Professional ratings
Review scores
| Source | Rating |
| AllMusic | Star Half star |
| Classic Rock | Star Half star |
| Collector's Guide to Heavy Metal | 10/10 |
| The Encyclopedia of Popular Music | Star |
| The Globe and Mail | D |
| Mojo | Star |
| MusicHound Rock | Star Half star |
| The Rolling Stone Album Guide | Star Half star |
| Spin Alternative Record Guide | 3/10 |

==Track listing==
===Original European LP release===

Notes
- Initial editions of the European (UK) LP release featured a different mix of the album. It had a 'harder' sound than the later version, with small variations in vocals, guitar tracks, or both, and occasionally extra sections and longer or shorter fades. Some versions omitted "Rock 'n' Roll Damnation" from the track list, but all included "Cold Hearted Man", albeit in a different sequence than on subsequent pressings. For vinyl variations containing "Rock 'n' Roll Damnation", the single version was used, with "Riff Raff" having a fade-out to accommodate the extra time on Side A. The bluesy coda on "Down Payment Blues" is also excluded from this version. UK cassette versions had this mix, with the single version of "Rock 'n' Roll Damnation" and no fade on "Riff Raff", until the 1994 remasters.
- The album was later remixed for the American market, with the new mix replacing the original European mix, and becoming the global standard.
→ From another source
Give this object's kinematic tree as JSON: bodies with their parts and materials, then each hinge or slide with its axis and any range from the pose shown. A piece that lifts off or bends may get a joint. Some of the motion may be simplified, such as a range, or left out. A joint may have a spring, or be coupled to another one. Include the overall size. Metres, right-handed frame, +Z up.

This mix is still used on all AC/DC Powerage CD releases today.

Side one
| No. | Title | Length |
|---|---|---|
| 1. | "Rock 'n' Roll Damnation" | 3:06 |
| 2. | "Gimme a Bullet" | 3:20 |
| 3. | "Down Payment Blues" | 5:40 |
| 4. | "Gone Shootin'" | 5:22 |
| 5. | "Riff Raff" | 5:14 |

Side two
| No. | Title | Length |
|---|---|---|
| 6. | "Sin City" | 4:40 |
| 7. | "Up to My Neck in You" | 4:12 |
| 8. | "What's Next to the Moon" | 3:42 |
| 9. | "Cold Hearted Man" | 3:32 |
| 10. | "Kicked in the Teeth" | 3:58 |

===Australian/US and all CD releases===

Notes
- Some cassette copies, such as the original Canadian issue, had an alternate track listing. For example, "Sin City" was the first song on side 1, while "Rock 'n' Roll Damnation" was the first song on side 2. All other tracks appear in the order of the original Australian/US release.

Side one
| No. | Title | Length |
|---|---|---|
| 1. | "Rock 'n' Roll Damnation" | 3:37 |
| 2. | "Down Payment Blues" | 6:04 |
| 3. | "Gimme a Bullet" | 3:21 |
| 4. | "Riff Raff" | 5:12 |

Side two
| No. | Title | Length |
|---|---|---|
| 5. | "Sin City" | 4:45 |
| 6. | "What's Next to the Moon" | 3:32 |
| 7. | "Gone Shootin'" | 5:06 |
| 8. | "Up to My Neck in You" | 4:13 |
| 9. | "Kicked in the Teeth" | 3:54 |
| Total length: |  | 39:47 |

==Personnel==
===AC/DC===
- Bon Scott – lead vocals
- Angus Young – lead guitar
- Malcolm Young – rhythm guitar, backing vocals
- Cliff Williams – bass guitar, backing vocals
- Phil Rudd – drums

===Additional personnel===
- Mark Evans – bass guitar (on "Cold Hearted Man")

Note

The Youngs: The Brothers Who Built AC/DC book claims that George Young played bass on all tracks, but Cliff Williams denied this in a 2020 interview.

===Production===
- Harry Vanda – producer
- George Young – producer
- Mark Opitz – engineer

==Charts==

| Chart (1978) | Peak position |
|---|---|
| Australian Albums (Kent Music Report) | 22 |
| Dutch Albums (Album Top 100) | 15 |
| Swedish Albums (Sverigetopplistan) | 19 |
| UK Albums (OCC) | 26 |
| US Billboard 200 | 133 |

| Chart (2024) | Peak position |
|---|---|
| German Albums (Offizielle Top 100) | 26 |
| Swiss Albums (Schweizer Hitparade) | 32 |
| UK Rock & Metal Albums (OCC) | 9 |

==Certifications==

| Region | Certification | Certified units/sales |
| Australia (ARIA) | 3× Platinum | 210,000^{^} |
| Canada (Music Canada) | Gold | 50,000^{‡} |
| France (SNEP) | Gold | 100,000^{*} |
| Germany (BVMI) | Gold | 250,000^{^} |
| Spain (Promusicae) | Gold | 50,000^{^} |
| Switzerland (IFPI Switzerland) | Gold | 25,000^{^} |
| United Kingdom (BPI) | Gold | 100,000^{*} |
| United States (RIAA) | Platinum | 1,000,000^{^} |
^{*} Sales figures based on certification alone. ^{^} Shipments figures based on certification alone. ^{‡} Sales+streaming figures based on certification alone.